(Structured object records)
* start *

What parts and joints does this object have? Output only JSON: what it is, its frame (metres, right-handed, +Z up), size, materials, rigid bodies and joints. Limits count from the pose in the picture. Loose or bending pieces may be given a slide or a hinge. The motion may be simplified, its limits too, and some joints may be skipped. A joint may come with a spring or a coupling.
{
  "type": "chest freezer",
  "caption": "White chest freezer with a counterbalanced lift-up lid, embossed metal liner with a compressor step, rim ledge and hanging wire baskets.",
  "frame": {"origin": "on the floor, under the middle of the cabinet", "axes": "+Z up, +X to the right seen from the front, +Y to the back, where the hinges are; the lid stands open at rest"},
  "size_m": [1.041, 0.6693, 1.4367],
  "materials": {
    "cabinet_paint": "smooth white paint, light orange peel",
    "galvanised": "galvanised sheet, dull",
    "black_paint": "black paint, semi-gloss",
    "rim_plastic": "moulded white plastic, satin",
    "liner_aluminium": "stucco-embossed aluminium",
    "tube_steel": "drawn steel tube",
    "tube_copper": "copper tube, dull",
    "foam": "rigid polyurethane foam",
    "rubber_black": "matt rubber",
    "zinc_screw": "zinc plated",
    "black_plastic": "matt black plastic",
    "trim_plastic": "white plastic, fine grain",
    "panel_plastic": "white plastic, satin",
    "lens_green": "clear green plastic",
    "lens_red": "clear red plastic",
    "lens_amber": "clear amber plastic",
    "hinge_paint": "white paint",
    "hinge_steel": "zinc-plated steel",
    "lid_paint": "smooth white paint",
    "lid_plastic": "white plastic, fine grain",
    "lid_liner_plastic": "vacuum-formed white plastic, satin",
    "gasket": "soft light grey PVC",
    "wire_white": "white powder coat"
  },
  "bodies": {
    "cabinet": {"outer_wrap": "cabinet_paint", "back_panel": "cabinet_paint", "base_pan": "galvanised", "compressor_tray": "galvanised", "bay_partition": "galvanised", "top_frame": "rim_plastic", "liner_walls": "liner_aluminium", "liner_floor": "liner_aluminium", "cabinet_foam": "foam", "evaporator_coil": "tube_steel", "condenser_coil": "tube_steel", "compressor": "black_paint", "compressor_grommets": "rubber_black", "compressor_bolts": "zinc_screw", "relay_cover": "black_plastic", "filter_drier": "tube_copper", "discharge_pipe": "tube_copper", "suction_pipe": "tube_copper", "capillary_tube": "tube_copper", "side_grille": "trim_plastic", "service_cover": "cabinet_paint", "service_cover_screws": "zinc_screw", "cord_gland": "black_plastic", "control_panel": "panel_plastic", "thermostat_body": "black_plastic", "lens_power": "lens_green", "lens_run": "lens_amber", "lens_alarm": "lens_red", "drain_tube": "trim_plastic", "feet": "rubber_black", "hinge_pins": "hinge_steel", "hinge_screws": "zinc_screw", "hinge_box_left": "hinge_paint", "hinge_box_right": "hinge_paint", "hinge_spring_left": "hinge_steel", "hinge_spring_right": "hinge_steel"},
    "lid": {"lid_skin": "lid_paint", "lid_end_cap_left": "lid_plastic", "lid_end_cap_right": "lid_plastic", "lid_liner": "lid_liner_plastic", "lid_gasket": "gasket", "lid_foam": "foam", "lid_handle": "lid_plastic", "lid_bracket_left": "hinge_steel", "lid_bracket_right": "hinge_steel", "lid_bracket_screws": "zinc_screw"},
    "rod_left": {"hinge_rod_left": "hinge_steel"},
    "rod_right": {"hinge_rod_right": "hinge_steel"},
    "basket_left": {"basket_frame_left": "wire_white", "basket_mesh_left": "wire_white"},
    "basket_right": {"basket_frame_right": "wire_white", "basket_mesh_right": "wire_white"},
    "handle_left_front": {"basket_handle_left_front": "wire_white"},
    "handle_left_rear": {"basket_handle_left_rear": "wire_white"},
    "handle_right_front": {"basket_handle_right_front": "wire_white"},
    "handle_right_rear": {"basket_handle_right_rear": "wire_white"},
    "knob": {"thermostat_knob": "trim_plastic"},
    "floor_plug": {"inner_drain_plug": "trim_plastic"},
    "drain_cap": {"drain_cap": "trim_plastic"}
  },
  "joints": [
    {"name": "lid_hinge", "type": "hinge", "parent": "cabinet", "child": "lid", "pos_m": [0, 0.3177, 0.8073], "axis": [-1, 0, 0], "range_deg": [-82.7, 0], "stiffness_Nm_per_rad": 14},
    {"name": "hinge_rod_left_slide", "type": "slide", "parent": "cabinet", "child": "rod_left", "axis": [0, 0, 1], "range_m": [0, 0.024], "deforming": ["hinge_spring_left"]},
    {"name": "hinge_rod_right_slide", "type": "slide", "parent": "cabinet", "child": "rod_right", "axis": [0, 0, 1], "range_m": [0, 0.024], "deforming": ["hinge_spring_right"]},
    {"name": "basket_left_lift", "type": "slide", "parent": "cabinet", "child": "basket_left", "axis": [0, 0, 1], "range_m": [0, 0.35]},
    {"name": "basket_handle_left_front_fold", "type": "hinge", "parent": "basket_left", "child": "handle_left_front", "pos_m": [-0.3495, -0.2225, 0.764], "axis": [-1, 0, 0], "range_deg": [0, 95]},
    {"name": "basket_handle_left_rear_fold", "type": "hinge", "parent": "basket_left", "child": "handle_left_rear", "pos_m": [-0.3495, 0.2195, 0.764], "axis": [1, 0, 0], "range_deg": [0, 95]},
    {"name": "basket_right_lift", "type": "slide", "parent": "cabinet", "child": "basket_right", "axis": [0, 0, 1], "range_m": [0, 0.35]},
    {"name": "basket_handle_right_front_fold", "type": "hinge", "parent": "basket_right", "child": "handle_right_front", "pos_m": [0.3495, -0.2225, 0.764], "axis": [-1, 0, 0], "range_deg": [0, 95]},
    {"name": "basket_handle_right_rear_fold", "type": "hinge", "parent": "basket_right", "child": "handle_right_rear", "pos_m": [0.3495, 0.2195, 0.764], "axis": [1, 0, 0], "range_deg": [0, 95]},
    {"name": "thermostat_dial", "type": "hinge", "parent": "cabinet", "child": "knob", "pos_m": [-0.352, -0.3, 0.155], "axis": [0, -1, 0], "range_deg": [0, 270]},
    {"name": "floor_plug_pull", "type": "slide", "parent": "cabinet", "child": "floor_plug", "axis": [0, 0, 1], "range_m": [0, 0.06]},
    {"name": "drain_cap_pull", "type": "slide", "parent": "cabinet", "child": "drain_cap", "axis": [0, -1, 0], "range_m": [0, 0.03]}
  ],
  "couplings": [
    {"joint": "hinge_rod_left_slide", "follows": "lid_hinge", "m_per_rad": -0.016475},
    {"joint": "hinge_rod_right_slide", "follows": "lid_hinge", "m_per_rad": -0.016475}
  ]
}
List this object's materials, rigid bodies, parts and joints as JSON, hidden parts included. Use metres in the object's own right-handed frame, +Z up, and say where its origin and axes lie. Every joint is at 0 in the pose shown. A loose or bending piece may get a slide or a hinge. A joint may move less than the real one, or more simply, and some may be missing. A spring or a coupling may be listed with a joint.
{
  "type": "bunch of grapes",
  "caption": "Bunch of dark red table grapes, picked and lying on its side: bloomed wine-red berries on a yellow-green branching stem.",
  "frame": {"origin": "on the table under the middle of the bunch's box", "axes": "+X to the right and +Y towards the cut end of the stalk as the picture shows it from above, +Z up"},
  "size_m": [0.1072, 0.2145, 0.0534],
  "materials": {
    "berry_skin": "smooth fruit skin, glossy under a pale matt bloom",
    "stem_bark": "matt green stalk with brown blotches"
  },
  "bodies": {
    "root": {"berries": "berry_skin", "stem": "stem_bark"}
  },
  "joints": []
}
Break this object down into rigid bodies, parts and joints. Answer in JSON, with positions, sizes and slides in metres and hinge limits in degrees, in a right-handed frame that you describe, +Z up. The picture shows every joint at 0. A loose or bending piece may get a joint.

* end *

PROMPT →
All of the entries above must be quoted exactly.

RESPONSE TO THE TASK →
What parts and joints does this object have? Output only JSON: what it is, its frame (metres, right-handed, +Z up), size, materials, rigid bodies and joints. Limits count from the pose in the picture. Loose or bending pieces may be given a slide or a hinge. The motion may be simplified, its limits too, and some joints may be skipped. A joint may come with a spring or a coupling.
{
  "type": "chest freezer",
  "caption": "White chest freezer with a counterbalanced lift-up lid, embossed metal liner with a compressor step, rim ledge and hanging wire baskets.",
  "frame": {"origin": "on the floor, under the middle of the cabinet", "axes": "+Z up, +X to the right seen from the front, +Y to the back, where the hinges are; the lid stands open at rest"},
  "size_m": [1.041, 0.6693, 1.4367],
  "materials": {
    "cabinet_paint": "smooth white paint, light orange peel",
    "galvanised": "galvanised sheet, dull",
    "black_paint": "black paint, semi-gloss",
    "rim_plastic": "moulded white plastic, satin",
    "liner_aluminium": "stucco-embossed aluminium",
    "tube_steel": "drawn steel tube",
    "tube_copper": "copper tube, dull",
    "foam": "rigid polyurethane foam",
    "rubber_black": "matt rubber",
    "zinc_screw": "zinc plated",
    "black_plastic": "matt black plastic",
    "trim_plastic": "white plastic, fine grain",
    "panel_plastic": "white plastic, satin",
    "lens_green": "clear green plastic",
    "lens_red": "clear red plastic",
    "lens_amber": "clear amber plastic",
    "hinge_paint": "white paint",
    "hinge_steel": "zinc-plated steel",
    "lid_paint": "smooth white paint",
    "lid_plastic": "white plastic, fine grain",
    "lid_liner_plastic": "vacuum-formed white plastic, satin",
    "gasket": "soft light grey PVC",
    "wire_white": "white powder coat"
  },
  "bodies": {
    "cabinet": {"outer_wrap": "cabinet_paint", "back_panel": "cabinet_paint", "base_pan": "galvanised", "compressor_tray": "galvanised", "bay_partition": "galvanised", "top_frame": "rim_plastic", "liner_walls": "liner_aluminium", "liner_floor": "liner_aluminium", "cabinet_foam": "foam", "evaporator_coil": "tube_steel", "condenser_coil": "tube_steel", "compressor": "black_paint", "compressor_grommets": "rubber_black", "compressor_bolts": "zinc_screw", "relay_cover": "black_plastic", "filter_drier": "tube_copper", "discharge_pipe": "tube_copper", "suction_pipe": "tube_copper", "capillary_tube": "tube_copper", "side_grille": "trim_plastic", "service_cover": "cabinet_paint", "service_cover_screws": "zinc_screw", "cord_gland": "black_plastic", "control_panel": "panel_plastic", "thermostat_body": "black_plastic", "lens_power": "lens_green", "lens_run": "lens_amber", "lens_alarm": "lens_red", "drain_tube": "trim_plastic", "feet": "rubber_black", "hinge_pins": "hinge_steel", "hinge_screws": "zinc_screw", "hinge_box_left": "hinge_paint", "hinge_box_right": "hinge_paint", "hinge_spring_left": "hinge_steel", "hinge_spring_right": "hinge_steel"},
    "lid": {"lid_skin": "lid_paint", "lid_end_cap_left": "lid_plastic", "lid_end_cap_right": "lid_plastic", "lid_liner": "lid_liner_plastic", "lid_gasket": "gasket", "lid_foam": "foam", "lid_handle": "lid_plastic", "lid_bracket_left": "hinge_steel", "lid_bracket_right": "hinge_steel", "lid_bracket_screws": "zinc_screw"},
    "rod_left": {"hinge_rod_left": "hinge_steel"},
    "rod_right": {"hinge_rod_right": "hinge_steel"},
    "basket_left": {"basket_frame_left": "wire_white", "basket_mesh_left": "wire_white"},
    "basket_right": {"basket_frame_right": "wire_white", "basket_mesh_right": "wire_white"},
    "handle_left_front": {"basket_handle_left_front": "wire_white"},
    "handle_left_rear": {"basket_handle_left_rear": "wire_white"},
    "handle_right_front": {"basket_handle_right_front": "wire_white"},
    "handle_right_rear": {"basket_handle_right_rear": "wire_white"},
    "knob": {"thermostat_knob": "trim_plastic"},
    "floor_plug": {"inner_drain_plug": "trim_plastic"},
    "drain_cap": {"drain_cap": "trim_plastic"}
  },
  "joints": [
    {"name": "lid_hinge", "type": "hinge", "parent": "cabinet", "child": "lid", "pos_m": [0, 0.3177, 0.8073], "axis": [-1, 0, 0], "range_deg": [-82.7, 0], "stiffness_Nm_per_rad": 14},
    {"name": "hinge_rod_left_slide", "type": "slide", "parent": "cabinet", "child": "rod_left", "axis": [0, 0, 1], "range_m": [0, 0.024], "deforming": ["hinge_spring_left"]},
    {"name": "hinge_rod_right_slide", "type": "slide", "parent": "cabinet", "child": "rod_right", "axis": [0, 0, 1], "range_m": [0, 0.024], "deforming": ["hinge_spring_right"]},
    {"name": "basket_left_lift", "type": "slide", "parent": "cabinet", "child": "basket_left", "axis": [0, 0, 1], "range_m": [0, 0.35]},
    {"name": "basket_handle_left_front_fold", "type": "hinge", "parent": "basket_left", "child": "handle_left_front", "pos_m": [-0.3495, -0.2225, 0.764], "axis": [-1, 0, 0], "range_deg": [0, 95]},
    {"name": "basket_handle_left_rear_fold", "type": "hinge", "parent": "basket_left", "child": "handle_left_rear", "pos_m": [-0.3495, 0.2195, 0.764], "axis": [1, 0, 0], "range_deg": [0, 95]},
    {"name": "basket_right_lift", "type": "slide", "parent": "cabinet", "child": "basket_right", "axis": [0, 0, 1], "range_m": [0, 0.35]},
    {"name": "basket_handle_right_front_fold", "type": "hinge", "parent": "basket_right", "child": "handle_right_front", "pos_m": [0.3495, -0.2225, 0.764], "axis": [-1, 0, 0], "range_deg": [0, 95]},
    {"name": "basket_handle_right_rear_fold", "type": "hinge", "parent": "basket_right", "child": "handle_right_rear", "pos_m": [0.3495, 0.2195, 0.764], "axis": [1, 0, 0], "range_deg": [0, 95]},
    {"name": "thermostat_dial", "type": "hinge", "parent": "cabinet", "child": "knob", "pos_m": [-0.352, -0.3, 0.155], "axis": [0, -1, 0], "range_deg": [0, 270]},
    {"name": "floor_plug_pull", "type": "slide", "parent": "cabinet", "child": "floor_plug", "axis": [0, 0, 1], "range_m": [0, 0.06]},
    {"name": "drain_cap_pull", "type": "slide", "parent": "cabinet", "child": "drain_cap", "axis": [0, -1, 0], "range_m": [0, 0.03]}
  ],
  "couplings": [
    {"joint": "hinge_rod_left_slide", "follows": "lid_hinge", "m_per_rad": -0.016475},
    {"joint": "hinge_rod_right_slide", "follows": "lid_hinge", "m_per_rad": -0.016475}
  ]
}
List this object's materials, rigid bodies, parts and joints as JSON, hidden parts included. Use metres in the object's own right-handed frame, +Z up, and say where its origin and axes lie. Every joint is at 0 in the pose shown. A loose or bending piece may get a slide or a hinge. A joint may move less than the real one, or more simply, and some may be missing. A spring or a coupling may be listed with a joint.
{
  "type": "bunch of grapes",
  "caption": "Bunch of dark red table grapes, picked and lying on its side: bloomed wine-red berries on a yellow-green branching stem.",
  "frame": {"origin": "on the table under the middle of the bunch's box", "axes": "+X to the right and +Y towards the cut end of the stalk as the picture shows it from above, +Z up"},
  "size_m": [0.1072, 0.2145, 0.0534],
  "materials": {
    "berry_skin": "smooth fruit skin, glossy under a pale matt bloom",
    "stem_bark": "matt green stalk with brown blotches"
  },
  "bodies": {
    "root": {"berries": "berry_skin", "stem": "stem_bark"}
  },
  "joints": []
}
Break this object down into rigid bodies, parts and joints. Answer in JSON, with positions, sizes and slides in metres and hinge limits in degrees, in a right-handed frame that you describe, +Z up. The picture shows every joint at 0. A loose or bending piece may get a joint.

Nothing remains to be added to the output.